08-21-2009, 02:18 PM#13
ToukoAozaki
Quote:
Originally Posted by Anitarf
It would be quite possible to avoid that if the string were compared to the delimiter one character at a time.

That is possible, but I'm afraid it would add extra complexity. Also, now I think a bit of extra entries on string table could be a trivial issue.

BTW I'm trying to make some test cases, making sure it guarantees the same behavior as StringTokenizer from Java.
09-09-2009, 07:19 PM#14
Rising_Dusk
I would rename the library to "StringSegments," because that makes it more obvious as to what the heck this does. I've since figured out what it does, but at first glance the name Tokenizer is very confusing.

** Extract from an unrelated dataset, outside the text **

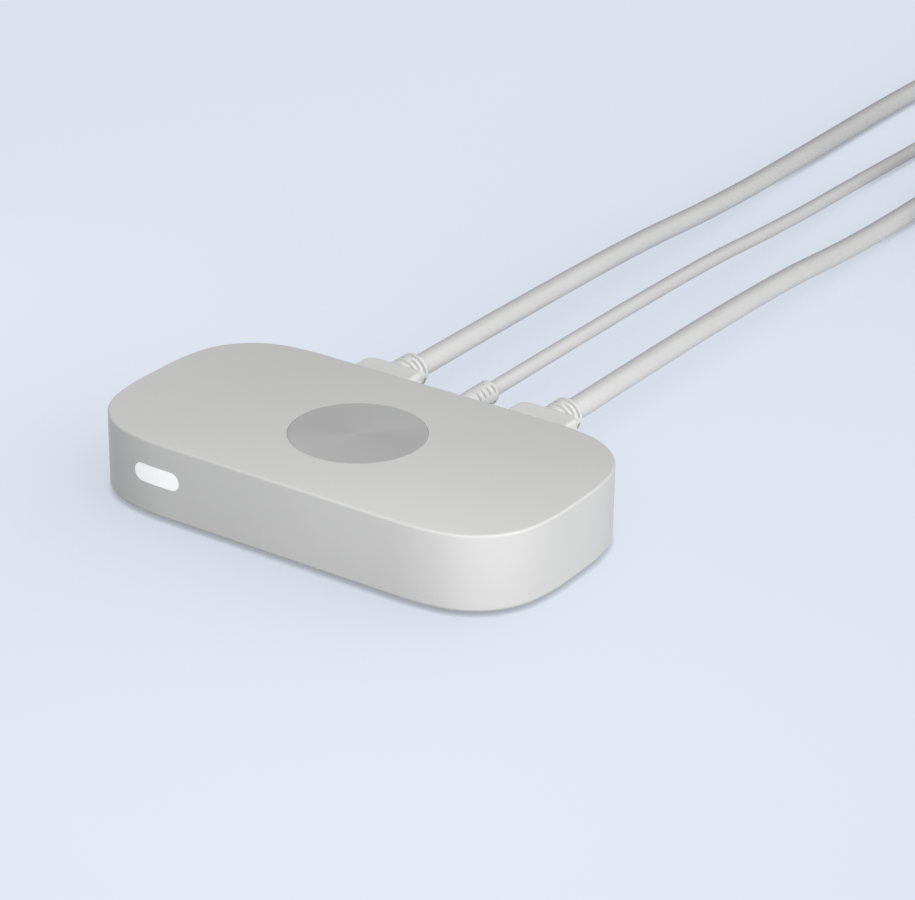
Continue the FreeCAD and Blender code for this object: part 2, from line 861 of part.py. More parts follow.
def make_lead(name, kind, bends, coil_y, turns):
    """A whole lead: plug, free cord, tied coil and the plug at its far end."""
    x = ports[name][1]
    radius = kind["cord"] / 2
    pitch = kind["cord"] + turn_gap
    near_place = vec(x, plug_front, port_height)
    for piece, maker in (("plug_shell", make_plug_shell), ("plug_core", make_plug_core),
                         ("plug_body", make_plug_body), ("strain_relief", make_strain_relief)):
        shape = maker(kind)
        near = shape.copy()
        near.translate(near_place)
        save(f"{name}_{piece}", near)
    coil_z = kind["lie"]
    exit_point = vec(x, plug_front + plug_length(kind), port_height)
    entry = vec(x, coil_y - kind["cord"], coil_z)
    free = bent_path([exit_point] + [vec(*p) for p in bends] + [entry], name + "_cord")
    save(name + "_cord", sweep_tube(free, kind["cord"], name + "_cord"))

    free_length = sum(e.Length for e in free)
    ends = 2 * kind["cord"] + kind["tail_level"] + kind["tail_run"]
    total = turns[0] + climb_turns + turns[1]
    mid_radius = (kind["cord_length"] - free_length - ends) / (2 * math.pi * total)
    inner = mid_radius - pitch * (turns[0] ** 2 + turns[1] ** 2) / (2 * total)
    outer = inner + pitch * turns[0]
    centre = vec(x + outer, coil_y, coil_z)
    stations = coil_stations(centre, inner, pitch, pitch, turns)
    wound = [Part.LineSegment(entry, stations[0][0]).toShape()]
    for (start, heading), (end, end_heading) in zip(stations, stations[1:]):
        wound += biarc(start, heading, end, end_heading)
    last, heading = stations[-1]
    over = last + heading * kind["tail_level"]
    wound.append(Part.LineSegment(last, over).toShape())
    drop = vec(0, 0, kind["body"][2] / 2 - last.z)
    landed = over + heading * kind["tail_run"] + drop
    wound += biarc(over, heading, landed, heading)
    cord_end = landed + heading * kind["cord"]
    wound.append(Part.LineSegment(landed, cord_end).toShape())
    save(name + "_coil", sweep_tube(wound, kind["cord"], name + "_coil"))
    least_gap(wound, kind["cord"], name + "_coil")
    whole = free_length + sum(e.Length for e in wound)
    print(f"{name}: cord {whole:.0f} mm long, coil centre {centre.x:.1f}, {centre.y:.1f}, "
          f"inner {inner:.2f}, outer {outer:.2f}, ends {tuple(cord_end)}")

    inner_edge = inner - climb_turns / 2 * pitch - radius
    save(name + "_tie", make_tie(centre, inner_edge, outer + radius, pitch + kind["cord"]))
    for piece, maker in (("far_plug_shell", make_plug_shell), ("far_plug_core", make_plug_core),
                         ("far_plug_body", make_plug_body),
                         ("far_strain_relief", make_strain_relief)):
        save(f"{name}_{piece}", place_far_plug(maker(kind), kind, cord_end, heading))


def make_device():
    """The box itself and everything in it."""
    save("top_shell", make_top_shell())
    save("base_plate", make_base_plate())
    save("rubber_feet", Part.makeCompound([make_foot(x, y) for x, y in boss_places]))
    save("case_screws", make_case_screws())
    inlay_low = case_top - inlay_thickness
    save("lid_inlay", rod(inlay_radius, 0, 0, inlay_low, case_top))
    save("status_light_lens", make_light_lens())
    save("light_guide", make_light_guide())
    save("status_leds", make_leds())
    save("main_board", make_board())
    save("board_screws", make_board_screws())
    save("video_processor", block(spreader_centre, processor_size, board_top))
    save("memory_chips", Part.makeCompound([block(place, memory_size, board_top)
                                            for place in memory_places()]))
    save("signal_chips", Part.makeCompound([block(place, size, board_top)
                                            for place, size in signal_chips]))
    save("power_inductors", make_inductors())
    save("capacitors", make_capacitors())
    save("clock_crystal", block(crystal_place, crystal_size, board_top))
    save("thermal_pads", make_thermal_pads())
    save("heat_spreader", make_heat_spreader())
    for name in ("video_in", "video_out"):
        x = ports[name][1]
        save(name + "_socket_shell", make_video_socket_shell(x))
        save(name + "_socket_tongue", make_video_tongue(x))
        save(name + "_socket_contacts", make_video_contacts(x))
    save("data_socket_shell", make_data_socket_shell())
    save("data_socket_tongue", make_data_tongue())


def main():
    """Write every sub-part."""
    os.makedirs("parts", exist_ok=True)
    make_device()
    make_lead("video_in", video_kind, video_in_bends, video_in_coil_y, video_in_turns)
    make_lead("data", data_kind, data_bends, data_coil_y, data_turns)
    make_lead("video_out", video_kind, video_out_bends, video_out_coil_y, video_out_turns)


main()
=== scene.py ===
import json
import math
import bpy
from mathutils import Matrix, Vector


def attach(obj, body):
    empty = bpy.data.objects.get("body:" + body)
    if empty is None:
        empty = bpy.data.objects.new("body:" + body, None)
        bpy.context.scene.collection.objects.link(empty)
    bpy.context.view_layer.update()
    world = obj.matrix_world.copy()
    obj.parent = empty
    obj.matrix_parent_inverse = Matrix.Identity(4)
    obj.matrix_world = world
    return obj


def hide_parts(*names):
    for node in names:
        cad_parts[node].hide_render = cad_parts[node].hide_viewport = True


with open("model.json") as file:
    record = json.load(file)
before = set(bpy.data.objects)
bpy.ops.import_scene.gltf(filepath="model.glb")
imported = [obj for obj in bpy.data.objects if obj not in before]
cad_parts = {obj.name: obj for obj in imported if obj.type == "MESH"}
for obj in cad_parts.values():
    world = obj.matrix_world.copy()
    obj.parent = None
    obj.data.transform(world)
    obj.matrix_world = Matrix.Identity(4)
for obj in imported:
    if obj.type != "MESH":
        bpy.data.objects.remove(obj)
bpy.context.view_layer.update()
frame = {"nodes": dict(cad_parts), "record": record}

# Looks of a game capture device with its three leads. Blender works in
# metres, so what is given in millimetres is multiplied by MM.
MM = 0.001
scene = bpy.context.scene
nodes = frame["nodes"]

# Camera, as it stood for the photograph
camera_azimuth = math.radians(33.523)
camera_elevation = math.radians(25.651)
camera_roll = math.radians(1.001)
camera_distance = 690.577 * MM
camera_target = Vector((0.882, 37.566, 0)) * MM
camera_lens = 119.92
camera_sensor = 36.0


def add_camera():
    """Camera at the photograph's angle, with its small roll."""
    cos_up = math.cos(camera_elevation)
    back = Vector((math.sin(camera_azimuth) * cos_up, -math.cos(camera_azimuth) * cos_up,
                   math.sin(camera_elevation)))
    level = Vector((math.cos(camera_azimuth), math.sin(camera_azimuth), 0))
    upright = back.cross(level)
    right = level * math.cos(camera_roll) + upright * math.sin(camera_roll)
    top = upright * math.cos(camera_roll) - level * math.sin(camera_roll)
    camera = bpy.data.cameras.new("camera")
    camera.lens = camera_lens
    camera.sensor_width = camera_sensor
    holder = bpy.data.objects.new("camera", camera)
    scene.collection.objects.link(holder)
    turn = Matrix((right, top, back)).transposed().to_4x4()
    holder.matrix_world = Matrix.Translation(camera_target + back * camera_distance) @ turn
    scene.camera = holder


# Materials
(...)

Also, I can see a very niche application for this. If you have tested this thoroughly and have verified that it works for all of your test cases, then fix the script name and I think that this can be approved. (Unless Anitarf wants to chime in and follow-up on his previous comment about the string table growth)
09-14-2009, 04:53 AM#15
ToukoAozaki
Quote:
Originally Posted by Rising_Dusk
I would rename the library to "StringSegments," because that makes it more obvious as to what the heck this does. I've since figured out what it does, but at first glance the name Tokenizer is very confusing.

Also, I can see a very niche application for this. If you have tested this thoroughly and have verified that it works for all of your test cases, then fix the script name and I think that this can be approved. (Unless Anitarf wants to chime in and follow-up on his previous comment about the string table growth)

Aye. StringSegments sounds good enough for me. BTW the work is still in progress...

Edit: It seems that the one in Java treats delimiter string as set of delimiters. This means a single delimiter cannot be of length more than 1. Now I have to decide whether to stick to the original code, or Java one. Any suggestions on this?